After 1961, he had to fund my university education and, four years later, Rosie’s as well, but one of the most revealing examples of his generosity was the financial support he provided for his parents. From the first days of working with Jock McDowall in Sunderland, when he was earning £3 a week, he sent money to them and, even during his time in the RAF, when he was receiving a paltry three shillings a day, money was on its way up to Glasgow.

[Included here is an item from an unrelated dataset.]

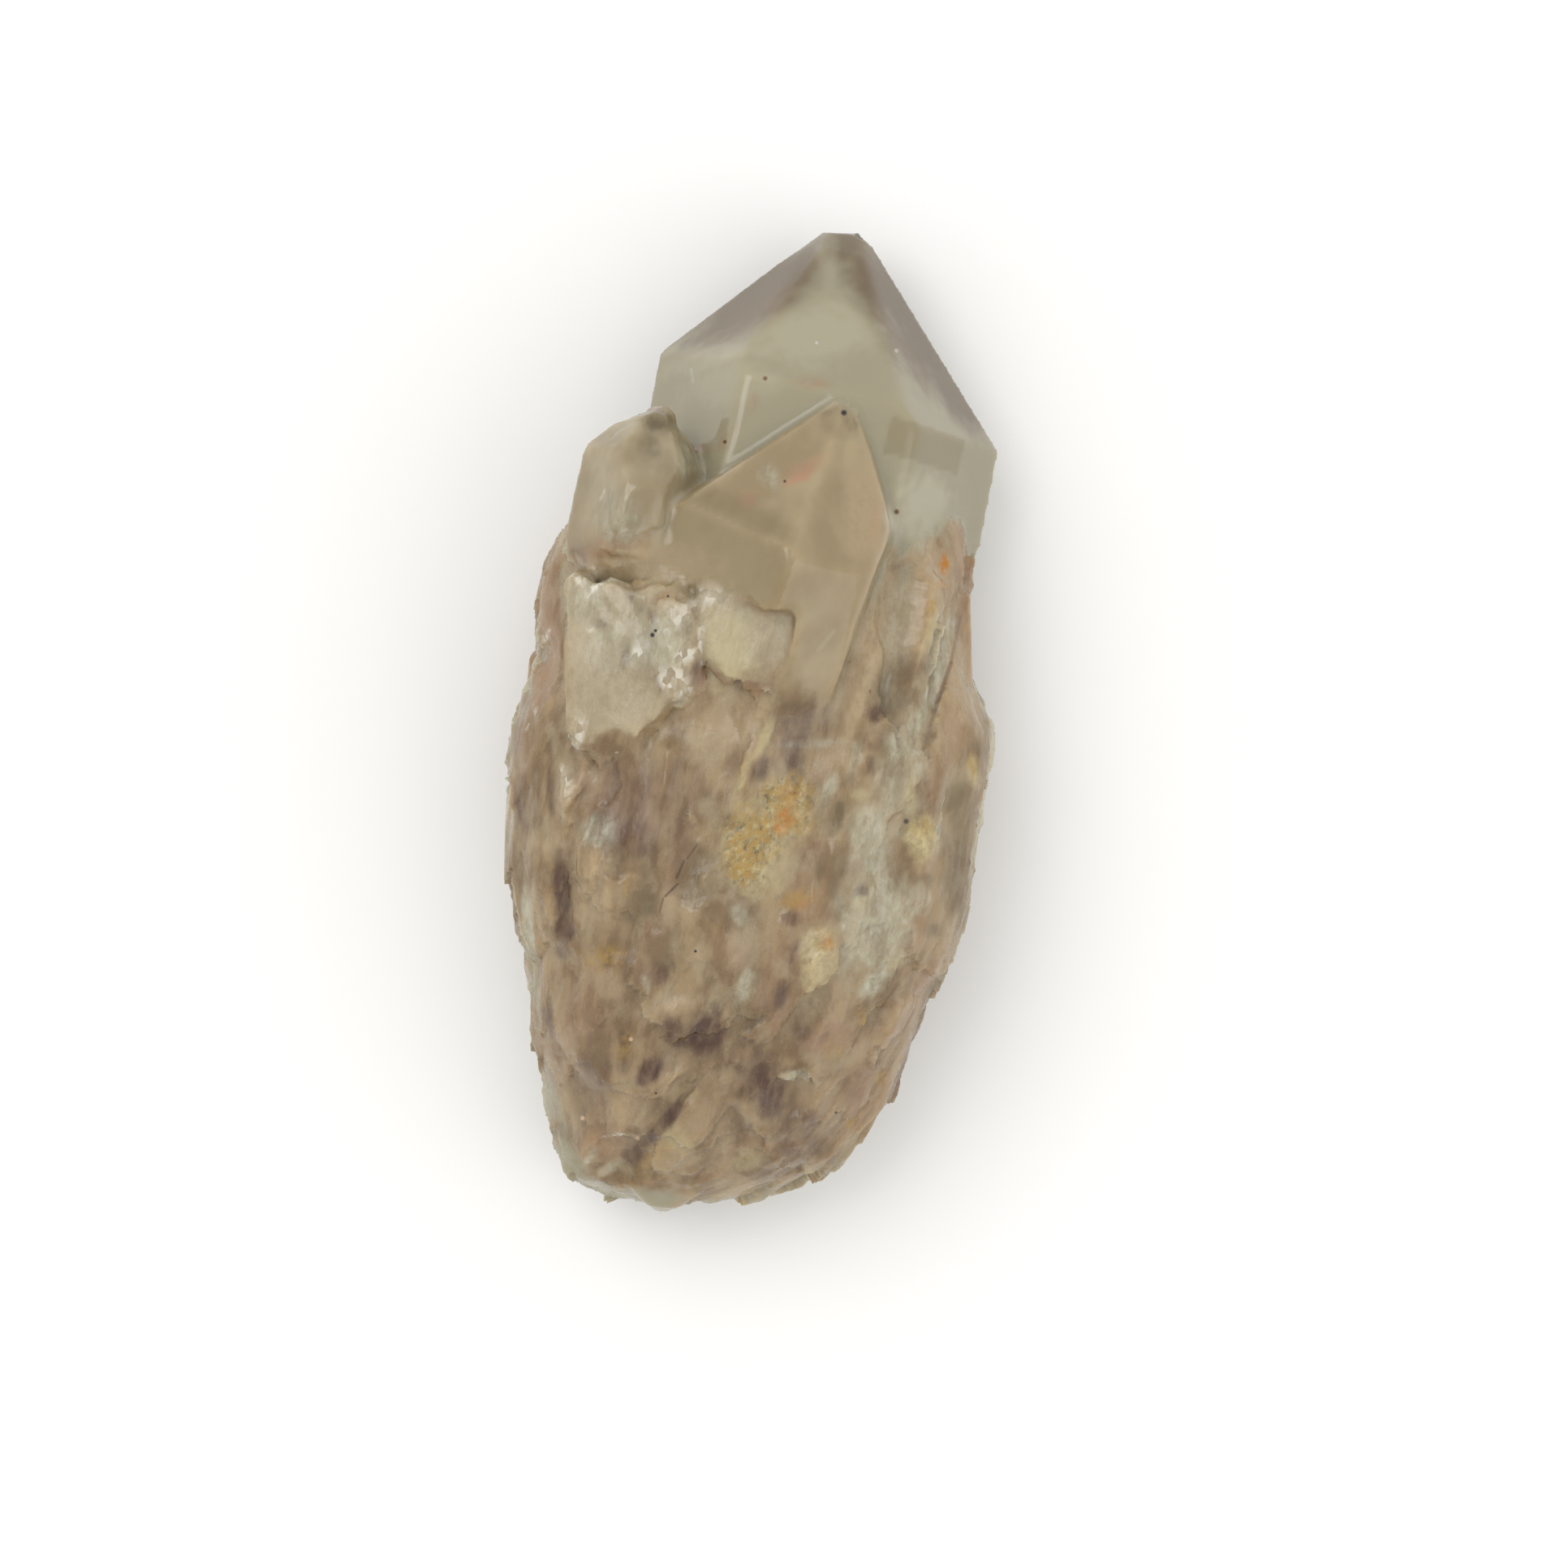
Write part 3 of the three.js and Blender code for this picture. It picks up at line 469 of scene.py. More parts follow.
# Thin lines: from, to, half width, colour as seen and strength.
LINES = [
    # The first line is a painted glint: a reflection off a small crack inside the large point.
    ((-6.0, 34.5), (-5.8, 33.2), 0.14, (206, 202, 188), 0.8),
    ((7.9, 8.4), (6.4, 6.6), 0.20, (184, 172, 142), 0.6),
    ((20.4, 10.2), (19.4, 5.6), 0.16, (138, 116, 96), 0.6),
    ((19.4, 5.6), (18.0, 1.7), 0.20, (128, 106, 86), 0.7),
    ((18.0, 1.7), (16.6, -2.8), 0.18, (138, 120, 100), 0.5),
    ((-5.2, -12.0), (-6.2, -13.4), 0.10, (82, 68, 50), 0.5),
    ((-6.5, -13.6), (-7.2, -15.2), 0.13, (82, 68, 50), 0.6),
    ((-7.1, -15.8), (-8.3, -17.0), 0.11, (78, 64, 48), 0.6),
    ((-8.5, -17.2), (-8.9, -18.6), 0.09, (82, 68, 50), 0.5),
]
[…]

There are references to this in his letters to them. In one from Sunderland in 1940, he wrote: ‘Here’s 30 bob from my pay; buy yourself 10 Woodbines, Pop old boy!’ And from Thirsk in 1941: ‘Funny how hard it is to save! I don’t spend much and I’ve only given you folks £40 since I came. I do wish it could have been more.’ In later years, as he regularly sent money to them, he referred to it as ‘the pension’. It must have amounted to a fair sum over all that time; he rarely missed a week.
In 1958, he bought his parents’ house in Glasgow. As rent-paying tenants, they were faced with the possibility that the owner was going to sell the house which would have meant their having to find a new home. It cost Alf £1000, a substantial sum at that time. The debt he felt he owed his parents was repaid many times over.

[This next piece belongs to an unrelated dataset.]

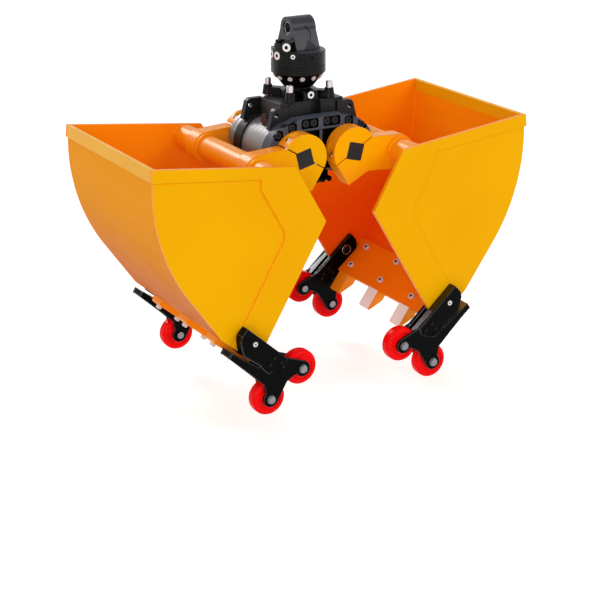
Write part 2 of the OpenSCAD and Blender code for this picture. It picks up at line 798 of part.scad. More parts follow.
module roller_hardware(side) color(silver) at_shell(side) both_ends()
    translate([0, -roller_y, 0]) {
        for (c = [inner_axle, outer_axle]) {
            translate([c[0], -cheek_out, c[1]]) rotate([90, 0, 0])
                hex_bolt(axle_r, 2 * cheek_out, 14.5, 8);
            translate([c[0], 0, c[1]]) bar(13, cheek_out, cheek_out + 8);
        }
        for (c = frame_screws)
            translate([c[0], -cheek_out - cover_t, c[1]]) rotate([90, 0, 0])
                socket_screw(4, 2 * cheek_out + cover_t, 6.5, 3);
        translate([pin_hole[0], 0, pin_hole[1]]) {
            difference() {
                bar(pin_r, -cheek_out - 8, cheek_out + 8);
                bar(3, -cheek_out - 9, -cheek_out + 12);
            }
            rotate([0, 20, 0]) translate([-22, cheek_out + 1, -2]) cube([44, 5, 4]);
        }
    }

// A wheel turns on its axle: a tyre bonded to a hub with a flanged bush
module wheel(side, end, c) color(wheel_red) at_shell(side) one_end(end)
    translate([c[0], -roller_y + wheel_w / 2, c[1]]) rotate([90, 0, 0]) {
        round_r = 12;
        rotate_extrude() difference() {
            union() {
                translate([axle_r + run_clear, 0])
                    square([wheel_r - round_r - axle_r - run_clear, wheel_w]);
                translate([axle_r + run_clear + 10, round_r])
                    square([wheel_r - axle_r - run_clear - 10, wheel_w - 2 * round_r]);
                for (y = [round_r, wheel_w - round_r])
                    translate([wheel_r - round_r, y]) circle(r = round_r);
            }
            for (y = [-cut, wheel_w - 4]) translate([30, y]) square([14, 4 + cut]);
        }
    }

module shaft_left() shaft(-1);
module hub_caps_left() hub_caps(-1);
module cap_bolts_left() cap_bolts(-1);
module torque_tube_left() torque_tube(-1);
module back_plate_left() back_plate(-1);
module rim_bar_left() rim_bar(-1);
module cutting_plate_left() cutting_plate(-1);
module teeth_left() teeth(-1);
module tooth_bolts_left() tooth_bolts(-1);
module roller_hardware_left() roller_hardware(-1);
module arm_front_left() arm(-1, -1);
module side_front_left() side_plate(-1, -1);
module roller_frame_front_left() roller_frame(-1, -1);
module wheel_front_inner_left() wheel(-1, -1, inner_axle);
module wheel_front_outer_left() wheel(-1, -1, outer_axle);
module arm_rear_left() arm(-1, 1);
module side_rear_left() side_plate(-1, 1);
module roller_frame_rear_left() roller_frame(-1, 1);
module wheel_rear_inner_left() wheel(-1, 1, inner_axle);
module wheel_rear_outer_left() wheel(-1, 1, outer_axle);
module shaft_right() shaft(1);
module hub_caps_right() hub_caps(1);
module cap_bolts_right() cap_bolts(1);
module torque_tube_right() torque_tube(1);
module back_plate_right() back_plate(1);
module rim_bar_right() rim_bar(1);
module cutting_plate_right() cutting_plate(1);
module teeth_right() teeth(1);
module tooth_bolts_right() tooth_bolts(1);
module roller_hardware_right() roller_hardware(1);
module arm_front_right() arm(1, -1);
module side_front_right() side_plate(1, -1);
module roller_frame_front_right() roller_frame(1, -1);
module wheel_front_inner_right() wheel(1, -1, inner_axle);
module wheel_front_outer_right() wheel(1, -1, outer_axle);
module arm_rear_right() arm(1, 1);
module side_rear_right() side_plate(1, 1);
module roller_frame_rear_right() roller_frame(1, 1);
module wheel_rear_inner_right() wheel(1, 1, inner_axle);
module wheel_rear_outer_right() wheel(1, 1, outer_axle);

rotator_housing();
lug_bush();
rotator_cover();
cover_bolts();
port_plugs();
hose_fitting();
slew_ring();
rotor_flange();
flange_studs();
flange_plug();
suspension_yoke();
rear_saddle();
drive_tube_left();
drive_tube_right();
front_end_plate();
rear_end_plate();
end_plate_bolts();
valve_block();
shaft_bushes();
shaft_left();
arm_front_left();
arm_rear_left();
hub_caps_left();
cap_bolts_left();
torque_tube_left();
side_front_left();
side_rear_left();
back_plate_left();
rim_bar_left();
cutting_plate_left();
teeth_left();
tooth_bolts_left();
roller_frame_front_left();
roller_frame_rear_left();
roller_hardware_left();
wheel_front_inner_left();
wheel_front_outer_left();
wheel_rear_inner_left();
wheel_rear_outer_left();
shaft_right();
arm_front_right();
arm_rear_right();
hub_caps_right();
cap_bolts_right();
torque_tube_right();
side_front_right();
side_rear_right();
back_plate_right();
rim_bar_right();
cutting_plate_right();
teeth_right();
tooth_bolts_right();
roller_frame_front_right();
roller_frame_rear_right();
roller_hardware_right();
wheel_front_inner_right();
wheel_front_outer_right();
wheel_rear_inner_right();
wheel_rear_outer_right();
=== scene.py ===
"""Two-shell ring grab with roller frames: its looks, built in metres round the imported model."""
import json
import math

import bmesh
import bpy
from mathutils import Matrix, Vector

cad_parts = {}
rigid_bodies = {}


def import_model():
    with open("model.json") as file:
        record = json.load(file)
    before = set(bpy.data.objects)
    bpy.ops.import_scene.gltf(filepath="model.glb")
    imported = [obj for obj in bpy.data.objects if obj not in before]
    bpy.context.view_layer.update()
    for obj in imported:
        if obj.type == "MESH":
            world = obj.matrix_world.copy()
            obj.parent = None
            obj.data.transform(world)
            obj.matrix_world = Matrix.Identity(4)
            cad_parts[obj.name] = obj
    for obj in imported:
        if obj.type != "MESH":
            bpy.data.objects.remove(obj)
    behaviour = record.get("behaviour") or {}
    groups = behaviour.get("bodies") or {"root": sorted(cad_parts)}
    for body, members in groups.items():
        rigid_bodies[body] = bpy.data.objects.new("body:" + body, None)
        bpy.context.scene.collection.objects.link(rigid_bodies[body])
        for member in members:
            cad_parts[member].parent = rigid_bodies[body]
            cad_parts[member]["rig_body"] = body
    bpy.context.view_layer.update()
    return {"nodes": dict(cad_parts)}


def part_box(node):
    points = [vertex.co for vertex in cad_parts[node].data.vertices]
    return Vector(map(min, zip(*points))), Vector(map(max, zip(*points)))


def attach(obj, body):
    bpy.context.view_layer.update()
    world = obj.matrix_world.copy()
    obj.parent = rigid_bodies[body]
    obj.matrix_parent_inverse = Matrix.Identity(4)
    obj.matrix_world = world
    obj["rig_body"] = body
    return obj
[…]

Alf Wight received nothing in the way of financial aid throughout his life and this, combined with his generous and responsible nature, goes a long way to explaining his lack of any capital at that time. His position was hardly surprising, and indeed was no worse than that of many of his professional colleagues of the day, with his lack of readily available money balanced by freedom from any form of debt, save for the mortgage on his house. Admittedly, he was a worried man when he learned that he had no more than £20 to his name in 1966, but he did not allow this to spoil a life that was both rewarding and brimming with a wide variety of interests.
One day, in the early 1960s, while on a visit home during my years at Glasgow Veterinary School, I came across a small manuscript in one of the drawers at Rowardennan. It was a short story called Left Wingerand it was about football. I sat down then and there to read it. Having noticed my father’s familiar scrawl superimposed over parts of the typewritten text, I then approached him with it.

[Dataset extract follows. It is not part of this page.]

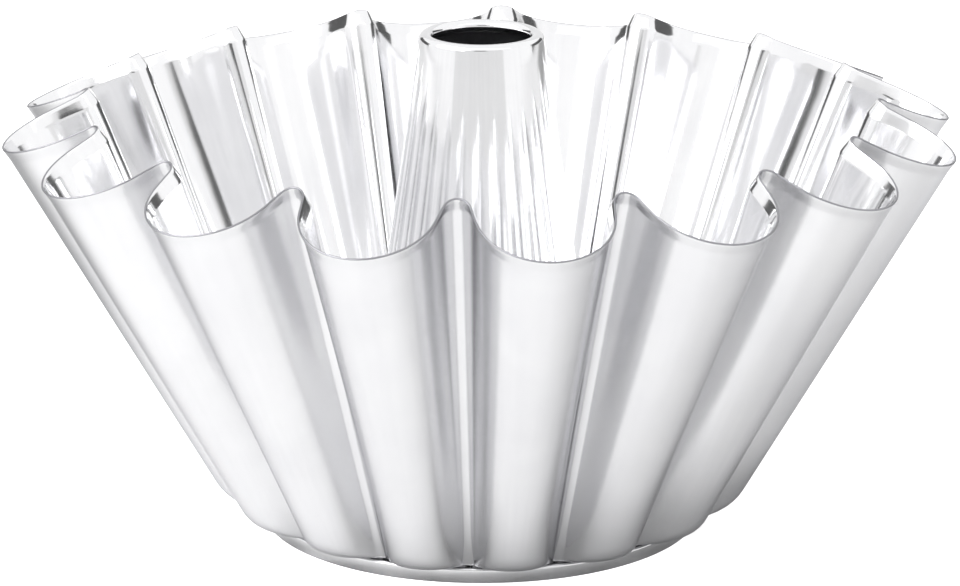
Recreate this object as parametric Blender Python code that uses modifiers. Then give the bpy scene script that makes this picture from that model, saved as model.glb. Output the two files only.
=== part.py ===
"""Fluted tube pan: a fluted sheet-metal shell, a ring-shaped floor and a conical centre tube.

The floor's two edges are folded round small flanges on the shell and on the tube, so the three
pieces are locked to each other. Metres, +Z up. The origin is the middle of the plane that the pan
stands on, and a flute faces each of +X, -X, +Y and -Y.
"""
import math

import bmesh
import bpy

# The flutes. A lobe is the round front of a flute and a ridge is the fold between two flutes.
FLUTE_COUNT = 16
RIM_RADIUS = 0.1100  # lip edge in the middle of a lobe
RIM_FLUTE_DEPTH = 0.0187  # from there in to the lip edge in the middle of a ridge
LOBE_RIM_HEIGHT = 0.0920  # lip edge in the middle of a lobe
RIM_RISE = 0.0088  # from there up to the lip edge in the middle of a ridge
RIDGE_FOLD_AT_RIM = 0.0026  # radius of the ridge's fold, on the lip edge
RIDGE_FOLD_AT_FOOT = 0.0016
FLANK_ANGLE_AT_RIM = math.radians(15.0)  # between a flank and the ridge's own radius
FLANK_ANGLE_AT_FOOT = math.radians(35.0)
LOBE_FOOT_RADIUS = 0.0593  # where a lobe's straight front would meet the sole
TOE_OVERHANG = 0.0078  # from the outside of the seam ring out to that place
RIDGE_FOOT_SETBACK = 0.0010  # from the shell's collar out to the foot of a ridge
TOE_ROUNDING = 0.0120  # under the middle of a lobe

# The lip: the last stretch below the edge leans further out than the wall.
LIP_HEIGHT_AT_LOBE = 0.0023
LIP_HEIGHT_AT_RIDGE = 0.0030
LIP_FLARE_AT_LOBE = 0.0003
LIP_FLARE_AT_RIDGE = 0.0012

# The sheet and its folded seams.
SHEET = 0.0005
CLEARANCE = 0.0003  # between neighbouring sheets
SEAM_HEIGHT = 0.0037
SEAM_ROUNDING = 0.0003  # lower corner of a seam ring
FLOOR_HEIGHT = 0.0032  # top of the floor above the standing plane

# The centre tube.
TUBE_HEIGHT = 0.1155
TUBE_MOUTH_RADIUS = 0.0112
TUBE_TAPER = math.radians(8.2)  # from the upright
BEAD_RADIUS = 0.0016  # rolled bead round the mouth
BEAD_GAP = 0.00046  # from the end of the bead's curl to the tube's wall

# Facets.
RIDGE_SEGMENTS = 2  # half a ridge
LOBE_SEGMENTS = 3  # half a lobe
TOE_SEGMENTS = 3
BEAD_SEGMENTS = 7
TURNED_STEPS = 64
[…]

This is very good,’ I said. ‘Did you write it?’
‘Yes,’ he replied, almost apologetically. ‘You really think it’s good, do you?’
‘I really do! Why don’t you send it to a publisher or a magazine?’
‘I have,’ he said. ‘Several’
‘And?’
‘No one seems to want it.’ He thought for a moment before continuing. ‘But you think it’s good?’ He seemed singularly interested in my opinion.
‘Yes, I do!’
He seemed satisfied and dropped the subject.
I knew that my father had been writing for a year or two, and presumed that he was continuing to pursue yet another of his ‘crazes’. This latest hobby seemed to be one at which he appeared to be not only adept but one also that he was clearly taking a little more seriously than the others. I continued to believe, however, that – as with many of his other interests, – he would persevere with this new enthusiasm for a while longer before giving it up for something else. I was wrong.
CHAPTER TWENTY
‘May I borrow one of your magazines, Joan?’ Alf asked of his secretary one day, a slightly sheepish expression upon his face. Joan Drake, who had joined the practice straight from school in 1959, four years previously, considered that she knew her employer quite well. She had regarded him as a man who was at home drinking beer in the company of his friends, or standing on the packed terraces of football grounds, but definitely not the type to read women’s magazines. It was a strange request and she looked at him a little more closely.
I’ll give it back to you as soon as I have read it!’ he promised. Detecting the look of puzzlement on her face, he lowered his voice before continuing. ‘I want to have a look at the short stories.’
Unknown to many, including Joan Drake, Alf’s pastime of writing – for which he was obtaining information and ideas from every possible source – had, in fact, been occupying an increasing amount of his time for several years. Around the late 1950s, he had bought books on the art of writing and, in his spare time, had tentatively begun to tap away on his typewriter.
The idea of writing a book had been one of Alf’s long-held dreams. I remember his talking about it during my schooldays and a letter written by Joan to his parents dated 2 October 1955 is very revealing: ‘I must tell you that there is great excitement in the house as it’s Alf’s birthday tomorrow. Guess what I have bought for him – a typewriter! I’m sure he will be writing to you much more often now; he may even get down to writing that book he has been talking about for thirteen years!’
Although Joan had been listening to Alf’s ideas for writing a book almost from the day they first met, it took him more than twenty years to think seriously of turning his dream into reality.